**WHAT NEEDS TO BE DONE:** Print each line exactly as it is given.

**DATA SECTION:**
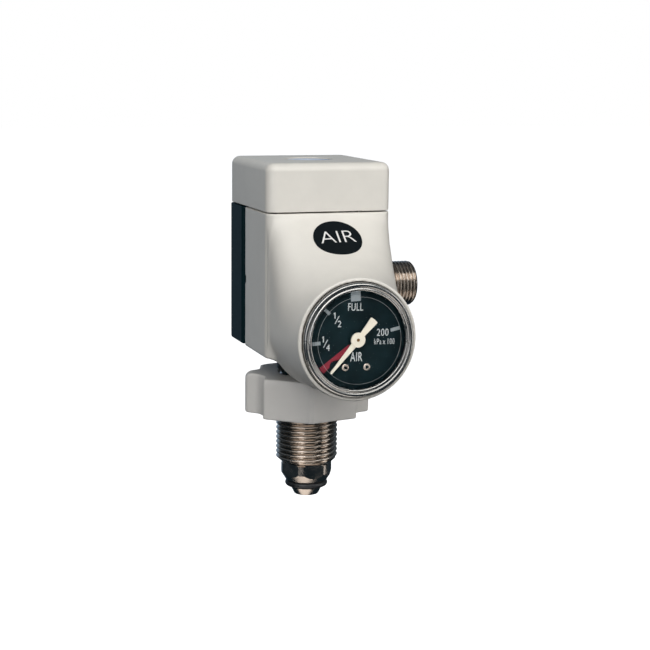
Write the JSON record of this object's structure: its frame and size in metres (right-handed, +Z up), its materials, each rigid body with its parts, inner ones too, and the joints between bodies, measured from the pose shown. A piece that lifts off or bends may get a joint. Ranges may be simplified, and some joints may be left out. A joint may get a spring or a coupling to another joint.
{
  "type": "air pressure regulator",
  "caption": "Gas-cylinder air pressure regulator: bullnose inlet with handwheel, hooded contents gauge, threaded side outlet and an enclosed preset piston regulator.",
  "frame": {"origin": "centre of the bullnose inlet's end face, on the axis of the inlet stem", "axes": "+Z up the inlet stem towards the top cap, +X out of the outlet, -Y out of the gauge face"},
  "size_m": [0.0636, 0.0827, 0.1253],
  "materials": {
    "off_white_plastic": "moulded ABS with a fine satin texture",
    "dark_teal_plastic": "moulded plastic, fine texture",
    "nickel": "nickel plate on brass, polished",
    "brass": "machined, not plated",
    "steel": "plain machined or drawn steel",
    "chrome": "bright polished ring",
    "black_rubber": "nitrile",
    "white_plastic": "PTFE, plain",
    "label_black": "printed film",
    "dial_black": "matt printed disc",
    "ivory": "painted pointer",
    "clear_plastic": "clear acrylic window",
    "sintered_bronze": "porous sintered bronze"
  },
  "bodies": {
    "housing": {"top_cap": "off_white_plastic", "front_cover": "off_white_plastic", "rear_cover": "dark_teal_plastic", "cover_screw_lower": "steel", "cover_screw_upper": "steel", "air_label": "label_black", "regulator_body": "brass", "bonnet": "nickel", "bullnose_stem": "nickel", "nose_o_ring": "black_rubber", "inlet_filter": "sintered_bronze", "thrust_washer": "dark_teal_plastic", "valve_seat": "white_plastic", "poppet_spring": "steel", "piston_stop": "brass", "main_spring": "steel", "relief_valve_body": "brass", "relief_valve_cap": "brass", "relief_spring": "steel", "outlet_fitting": "nickel", "outlet_seal_ring": "black_rubber", "gauge_case": "steel", "gauge_bezel": "chrome", "gauge_lens": "clear_plastic", "lens_gasket": "black_rubber", "gauge_socket": "brass", "bourdon_tube": "brass", "movement_back_plate": "brass", "movement_front_plate": "brass", "movement_post_1": "brass", "movement_post_2": "brass", "movement_post_3": "brass", "gauge_dial": "dial_black", "dial_screw_left": "nickel", "dial_screw_right": "nickel"},
    "handwheel_group": {"handwheel": "off_white_plastic", "gland_nut": "nickel"},
    "piston_group": {"piston": "brass", "piston_o_ring": "black_rubber"},
    "valve_poppet_body": {"valve_poppet": "steel"},
    "spring_button_body": {"spring_button": "steel"},
    "adjusting_screw_body": {"adjusting_screw": "steel"},
    "relief_poppet_body": {"relief_poppet": "brass"},
    "pointer_group": {"pointer": "ivory", "pinion_spindle": "steel", "hairspring": "steel"},
    "sector_gear_body": {"sector_gear": "brass"},
    "link_rod_body": {"link_rod": "brass"}
  },
  "joints": [
    {"name": "handwheel_turn", "type": "hinge", "parent": "housing", "child": "handwheel_group", "pos_m": [0, 0, 0.039], "axis": [0, 0, 1], "continuous": true},
    {"name": "piston_lift", "type": "slide", "parent": "housing", "child": "piston_group", "axis": [0, 0, 1], "range_m": [0, 0.0008], "stiffness_N_per_m": 2000, "deforming": ["main_spring", "poppet_spring"]},
    {"name": "valve_poppet_lift", "type": "slide", "parent": "housing", "child": "valve_poppet_body", "axis": [0, 0, 1], "range_m": [0, 0.0008]},
    {"name": "adjusting_screw_turn", "type": "hinge", "parent": "housing", "child": "adjusting_screw_body", "pos_m": [0, 0, 0.108], "axis": [0, 0, -1], "range_deg": [-360, 720]},
    {"name": "spring_button_slide", "type": "slide", "parent": "housing", "child": "spring_button_body", "axis": [0, 0, -1], "range_m": [-0.001, 0.002], "deforming": ["main_spring"]},
    {"name": "relief_poppet_lift", "type": "slide", "parent": "housing", "child": "relief_poppet_body", "axis": [0, 0, 1], "range_m": [0, 0.001], "stiffness_N_per_m": 500, "deforming": ["relief_spring"]},
    {"name": "sector_gear_turn", "type": "hinge", "parent": "housing", "child": "sector_gear_body", "pos_m": [0, -0.0468, 0.0583], "axis": [0, -1, 0], "range_deg": [0, 48.64], "stiffness_Nm_per_rad": 0.01},
    {"name": "pointer_turn", "type": "hinge", "parent": "housing", "child": "pointer_group", "pos_m": [0, -0.054, 0.0678], "axis": [0, 1, 0], "range_deg": [0, 270]},
    {"name": "link_rod_turn", "type": "hinge", "parent": "sector_gear_body", "child": "link_rod_body", "pos_m": [-0.00148, -0.0455, 0.05502], "axis": [0, -1, 0], "range_deg": [-48.64, 0]}
  ],
  "couplings": [
    {"joint": "valve_poppet_lift", "follows": "piston_lift", "ratio": 1},
    {"joint": "adjusting_screw_turn", "follows": "spring_button_slide", "rad_per_m": 6283.2},
    {"joint": "pointer_turn", "follows": "sector_gear_turn", "ratio": 5.5507},
    {"joint": "link_rod_turn", "follows": "sector_gear_turn", "ratio": -1}
  ]
}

**RESPONSE BELOW:**
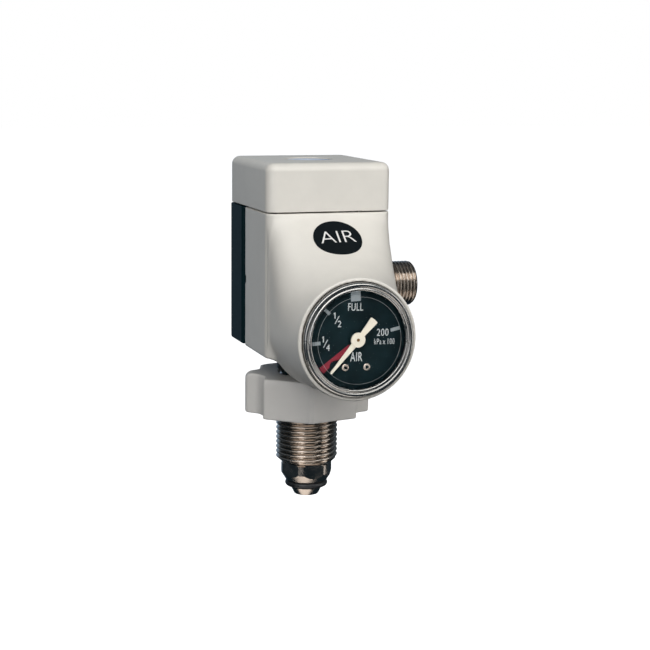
Write the JSON record of this object's structure: its frame and size in metres (right-handed, +Z up), its materials, each rigid body with its parts, inner ones too, and the joints between bodies, measured from the pose shown. A piece that lifts off or bends may get a joint. Ranges may be simplified, and some joints may be left out. A joint may get a spring or a coupling to another joint.
{
  "type": "air pressure regulator",
  "caption": "Gas-cylinder air pressure regulator: bullnose inlet with handwheel, hooded contents gauge, threaded side outlet and an enclosed preset piston regulator.",
  "frame": {"origin": "centre of the bullnose inlet's end face, on the axis of the inlet stem", "axes": "+Z up the inlet stem towards the top cap, +X out of the outlet, -Y out of the gauge face"},
  "size_m": [0.0636, 0.0827, 0.1253],
  "materials": {
    "off_white_plastic": "moulded ABS with a fine satin texture",
    "dark_teal_plastic": "moulded plastic, fine texture",
    "nickel": "nickel plate on brass, polished",
    "brass": "machined, not plated",
    "steel": "plain machined or drawn steel",
    "chrome": "bright polished ring",
    "black_rubber": "nitrile",
    "white_plastic": "PTFE, plain",
    "label_black": "printed film",
    "dial_black": "matt printed disc",
    "ivory": "painted pointer",
    "clear_plastic": "clear acrylic window",
    "sintered_bronze": "porous sintered bronze"
  },
  "bodies": {
    "housing": {"top_cap": "off_white_plastic", "front_cover": "off_white_plastic", "rear_cover": "dark_teal_plastic", "cover_screw_lower": "steel", "cover_screw_upper": "steel", "air_label": "label_black", "regulator_body": "brass", "bonnet": "nickel", "bullnose_stem": "nickel", "nose_o_ring": "black_rubber", "inlet_filter": "sintered_bronze", "thrust_washer": "dark_teal_plastic", "valve_seat": "white_plastic", "poppet_spring": "steel", "piston_stop": "brass", "main_spring": "steel", "relief_valve_body": "brass", "relief_valve_cap": "brass", "relief_spring": "steel", "outlet_fitting": "nickel", "outlet_seal_ring": "black_rubber", "gauge_case": "steel", "gauge_bezel": "chrome", "gauge_lens": "clear_plastic", "lens_gasket": "black_rubber", "gauge_socket": "brass", "bourdon_tube": "brass", "movement_back_plate": "brass", "movement_front_plate": "brass", "movement_post_1": "brass", "movement_post_2": "brass", "movement_post_3": "brass", "gauge_dial": "dial_black", "dial_screw_left": "nickel", "dial_screw_right": "nickel"},
    "handwheel_group": {"handwheel": "off_white_plastic", "gland_nut": "nickel"},
    "piston_group": {"piston": "brass", "piston_o_ring": "black_rubber"},
    "valve_poppet_body": {"valve_poppet": "steel"},
    "spring_button_body": {"spring_button": "steel"},
    "adjusting_screw_body": {"adjusting_screw": "steel"},
    "relief_poppet_body": {"relief_poppet": "brass"},
    "pointer_group": {"pointer": "ivory", "pinion_spindle": "steel", "hairspring": "steel"},
    "sector_gear_body": {"sector_gear": "brass"},
    "link_rod_body": {"link_rod": "brass"}
  },
  "joints": [
    {"name": "handwheel_turn", "type": "hinge", "parent": "housing", "child": "handwheel_group", "pos_m": [0, 0, 0.039], "axis": [0, 0, 1], "continuous": true},
    {"name": "piston_lift", "type": "slide", "parent": "housing", "child": "piston_group", "axis": [0, 0, 1], "range_m": [0, 0.0008], "stiffness_N_per_m": 2000, "deforming": ["main_spring", "poppet_spring"]},
    {"name": "valve_poppet_lift", "type": "slide", "parent": "housing", "child": "valve_poppet_body", "axis": [0, 0, 1], "range_m": [0, 0.0008]},
    {"name": "adjusting_screw_turn", "type": "hinge", "parent": "housing", "child": "adjusting_screw_body", "pos_m": [0, 0, 0.108], "axis": [0, 0, -1], "range_deg": [-360, 720]},
    {"name": "spring_button_slide", "type": "slide", "parent": "housing", "child": "spring_button_body", "axis": [0, 0, -1], "range_m": [-0.001, 0.002], "deforming": ["main_spring"]},
    {"name": "relief_poppet_lift", "type": "slide", "parent": "housing", "child": "relief_poppet_body", "axis": [0, 0, 1], "range_m": [0, 0.001], "stiffness_N_per_m": 500, "deforming": ["relief_spring"]},
    {"name": "sector_gear_turn", "type": "hinge", "parent": "housing", "child": "sector_gear_body", "pos_m": [0, -0.0468, 0.0583], "axis": [0, -1, 0], "range_deg": [0, 48.64], "stiffness_Nm_per_rad": 0.01},
    {"name": "pointer_turn", "type": "hinge", "parent": "housing", "child": "pointer_group", "pos_m": [0, -0.054, 0.0678], "axis": [0, 1, 0], "range_deg": [0, 270]},
    {"name": "link_rod_turn", "type": "hinge", "parent": "sector_gear_body", "child": "link_rod_body", "pos_m": [-0.00148, -0.0455, 0.05502], "axis": [0, -1, 0], "range_deg": [-48.64, 0]}
  ],
  "couplings": [
    {"joint": "valve_poppet_lift", "follows": "piston_lift", "ratio": 1},
    {"joint": "adjusting_screw_turn", "follows": "spring_button_slide", "rad_per_m": 6283.2},
    {"joint": "pointer_turn", "follows": "sector_gear_turn", "ratio": 5.5507},
    {"joint": "link_rod_turn", "follows": "sector_gear_turn", "ratio": -1}
  ]
}